Jamey Johnson
Jamey Johnson performs Jan. 10 at The Blind Horse Saloon. (Credit: Photo provided)

During his adolescent years in Montgomery, Ala., Jamey Johnson and his buddies would meet at the grave of county music patriarch Hank Williams. They’d pass whiskey and sing Williams touchstones, like “Jambalaya” and “I Saw the Light.”

Johnson’s family had more songbooks than records, and Jamey cut his teeth learning how to play songs by Williams, Willie Nelson, Alabama and Buddy Holly. The classicism stuck.

In the wasteland of glossy, neo-80s rock that passes for country these days, Johnson’s music is refreshingly grimy. “That Lonesome Road,” the 2008 record that garnered him three Grammy nominations, is sparse, dire and memorable.

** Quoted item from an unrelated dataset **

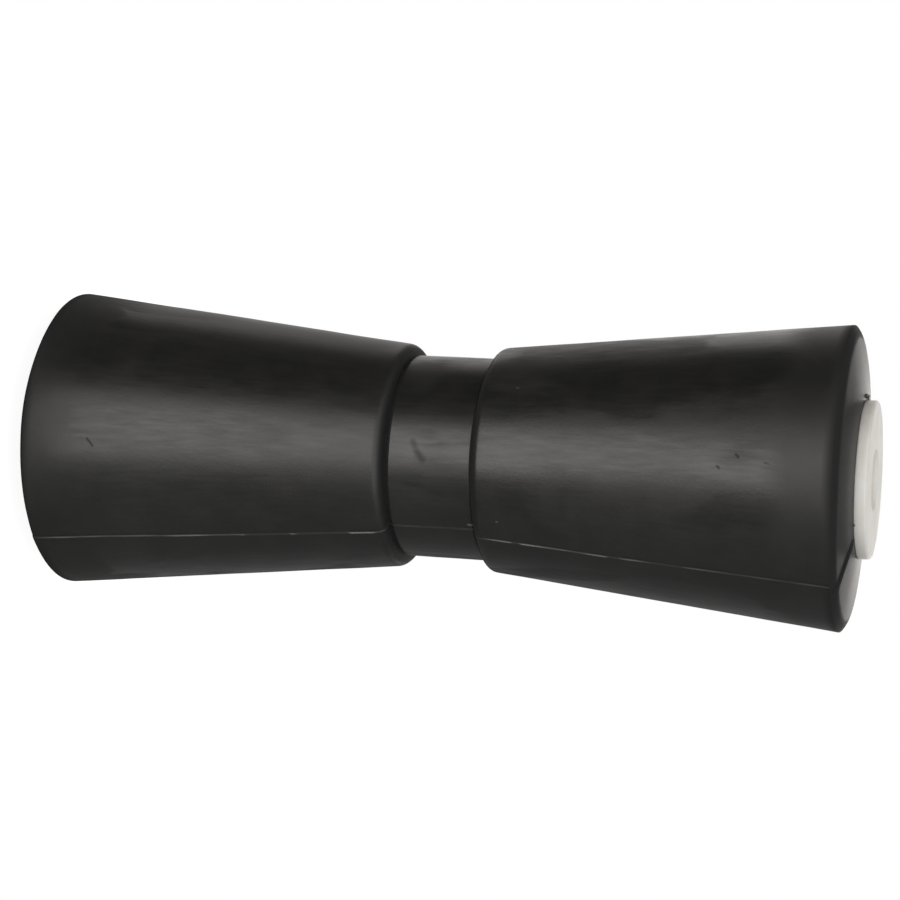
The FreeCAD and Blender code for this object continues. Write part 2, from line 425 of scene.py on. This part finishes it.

“We didn’t use click tracks or a lot of gadgets available these days,” Johnson says of the sessions. “When we were mixing if we could barely hear somebody’s foot tapping or a chair cracking or any kind of sound happening in the room we would turn it up. We wanted you to feel like you were a fly on the wall of the studio.”

The album harkens back to bad-boy elite — Johnny Cash, Waylon Jennings, Gram Parsons, Steve Earle — without Xeroxing them. On “High Cost of Living,” Johnson wraps his baritone around organ purr and feathery pedal steel. The tune’s lyrics recount smoking pot in church parking lots and passing out on bedroom floors. “Mowing Down the Roses” is divorce revenge set to Little Feat swagger, and “The Door is Always Open” channels Bakersfield boom.

Waiting in the wings of a Houston venue on Dec. 3, Johnson discovered he’d become a Grammy nominee. Fellow Nashville star Lee Ann Womack was onstage introducing him, and she included the just-announced nods in her spiel.

“Nobody had called to tell me,” Johnson says.

The melancholic tune “In Color” earned Johnson two Grammy nods. Sprinkled with gurgling Wurlitzer, the song examines between-the-lines memories. Johnson got the idea for the tune while sifting through old black-and-white photos belonging to singer/songwriter Bill Anderson.

“I was looking at the pictures and thinking of the stories behind them and I told (Johnson co-writer) Lee Miller, ‘You should have seen it in color.’ ”

Before Johnson became old country’s new hope, he paid his dues singing on songwriter demos. Having to belt out material to writers’ specifications would later influence Johnson’s laissez-faire approach in the studio.

“I sing a lot better when somebody gets out of my way and just lets me go,” Johnson says. “If that’s true for me then it’s true for the musicians who play on my sessions.”

Although he’s written hits for George Strait and Trace Atkins, being a songwriter wasn’t enough for Johnson, who issued his debut LP “The Dollar” in 2006. During his current tour, Johnson and his band play every song off “Lonesome Road,” set-time permitting.
A zest for touring has resulted in Johnson’s reputation as a thoroughbred carouser.

“Me and the guys enjoy being on the road,” Johnson says. “As far as anything wild, I don’t know, but it’s fun. We get to play our music for people everyday and when we get done, we want to hang out with them for a little while. I don’t think there’s anything crazy about that.”

Jamey Johnson performs Jan. 10 at The Blind Horse Saloon.